Conhecendo-nos melhor (o que
aliás é tarefa que não acaba numa existência), podemos em primeiro lugar saber das
nossas motivações internas mais profundas, vencer a imaturidade psíquica de
querermos ser adorados e mimados a qualquer preço, entender melhor como
funciona nosso psiquismo, precavendo-nos contras as armadilhas do egocentrismo,
do desejo de poder e outras tantas coisinhas que nos atrapalham
existencialmente. Dentro de uma abordagem psicológica, passamos a enxergar tudo
isso não mais como vícios, contra os
quais temos de promover uma reforma
íntima, com culpa e autoflagelação (o que resulta na maior parte das vezes
em mera hipocrisia), mas começamos a compreender tudo isso como imaturidade
espiritual. Deixar de lado exibicionismos, personalismos, melindres e vaidades
é simplesmente ter atingido um grau de maturidade em que não se acha mais graça
nessas pequenezas. A pessoa mais madura acha sim graça em fazer o bem sem
ostentação, em buscar contribuições que a façam crescer e não as ilusões do
incenso que a façam estacionar…
É claro que tudo isso é o ideal a
ser perseguido. Sabemos que estamos todos em aprendizagem, em processo de
maturação espiritual. Todos nós vamos misturar imperfeições nossas em qualquer
ação, por isso que Kardec dizia que o melhor médium é o que menos erra. Mas não
custa tentar um pouco de bom senso e seguir algumas recomendações dele. E
seguir também o seu próprio exemplo.
Em todo o século XIX, com grandes
gênios de egos inchados – como Compte, Marx, Freud – Kardec é notável por ter
se escondido atrás da própria obra. Ele não encenava humildade, falando de si
mesmo de forma depreciativa, ele simplesmente não falava de si. Buscava
elaborar um conhecimento racional, equilibrado e reto. E foi tão modesto que
seus adeptos chegaram a achar até hoje que ele foi mero codificador (título
aliás que não aparece em nenhuma obra sua), um simples um secretário de ideias
reveladas pelos Espíritos. Mas na verdade, Kardec foi o fundador do
Espiritismo, que é justamente um método de abordagem dos fenômenos mediúnicos.

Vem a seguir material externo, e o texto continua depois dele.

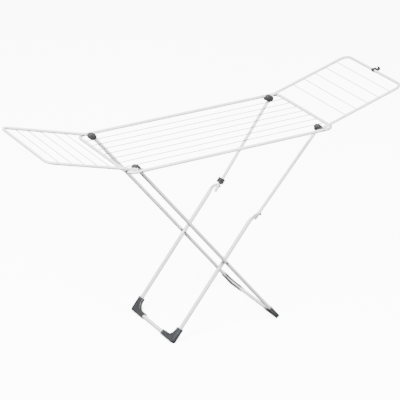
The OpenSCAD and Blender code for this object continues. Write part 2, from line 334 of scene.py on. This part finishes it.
def arc(cx, cy, r, start, end, steps=8):
    """Points round an arc, with its ends, at angles in degrees from the first axis."""
    angles = [math.radians(start + (end - start) * i / steps) for i in range(steps + 1)]
    return [(cx + r * math.cos(a), cy + r * math.sin(a)) for a in angles]


def loft(bm, loops, ring=False):
    """Skins loops of points. With ring=True the last loop joins the first, else both ends are capped."""
    rings = [[bm.verts.new(p) for p in loop] for loop in loops]
    pairs = list(zip(rings, rings[1:]))
    if ring:
        pairs.append((rings[-1], rings[0]))
    for a, b in pairs:
        for i, vertex in enumerate(a):
            j = (i + 1) % len(a)
            bm.faces.new((vertex, a[j], b[j], b[i]))
    if not ring:
        bm.faces.new(rings[0][::-1])
        bm.faces.new(rings[-1])


def oval(centre, side, up, a, b, steps=28):
    """A loop of an ellipse with half axes a along side and b along up."""
    turn = 2 * math.pi / steps
    return [Vector(centre) + a * math.cos(i * turn) * side + b * math.sin(i * turn) * up
            for i in range(steps)]


def finish_piece(name, bm, matrix, slot, body, stands_for=()):
    """Makes a shape one visible piece, with its finish, its body and the CAD nodes that it stands for."""
    bm.transform(matrix)
    bmesh.ops.recalc_face_normals(bm, faces=bm.faces)
    mesh = bpy.data.meshes.new(name)
    bm.to_mesh(mesh)
    bm.free()
    mesh.polygons.foreach_set("use_smooth", [True] * len(mesh.polygons))
    mesh.set_sharp_from_angle(angle=math.radians(SHARP_ANGLE))
    mesh.materials.append(SLOTS[slot])
    piece = bpy.data.objects.new(name, mesh)
    bpy.context.scene.collection.objects.link(piece)
    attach(piece, body)
    if stands_for:
        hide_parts(*stands_for)
    return piece


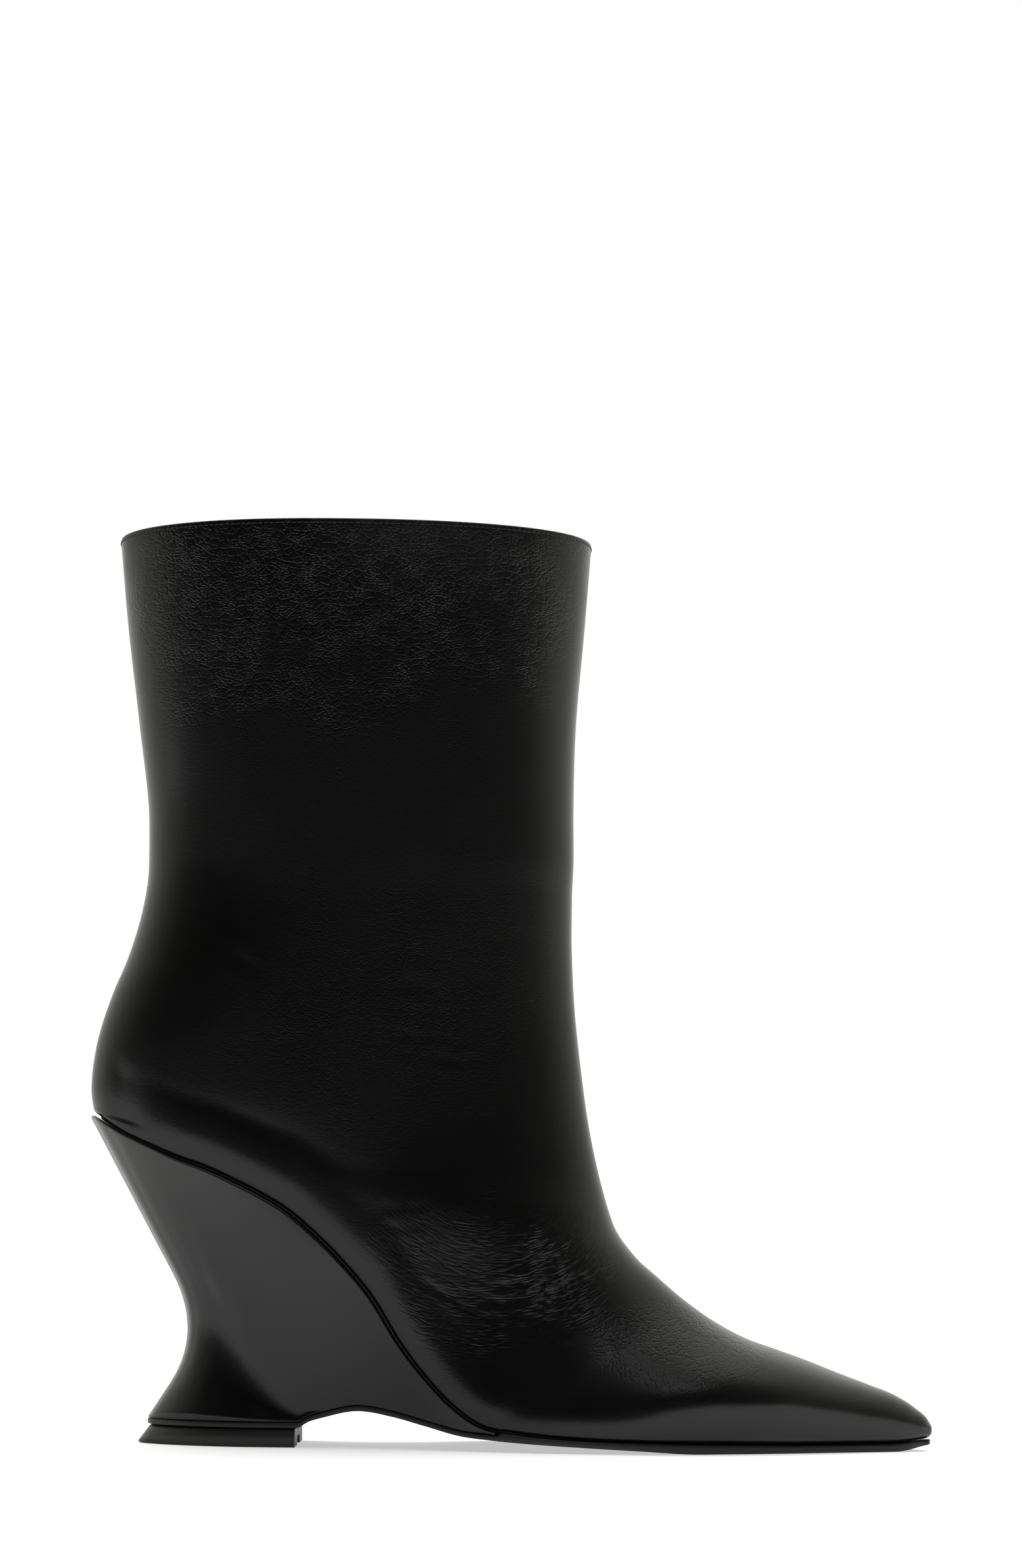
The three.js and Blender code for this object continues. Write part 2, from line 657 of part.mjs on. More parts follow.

Como se dá esse processo entre os dois mundos e como podemos analisar e
aproveitar para nossa edificação moral, o que vem de conteúdo nesse diálogo
entre encarnados e desencarnados? Aí reside a essência do Espiritismo. E
exatamente esse seu método de naturalização da mediunidade, com uma abordagem
crítica e racional, que não entendemos e não praticamos no movimento espírita.
É preciso pois, para que possamos restabelecer comunicações seguras, confiáveis e democratizadas com o mundo espiritual, que diminuamos nosso ego, recuperemos o espírito crítico, estudemos Kardec e busquemos a ética de servir desinteressadamente.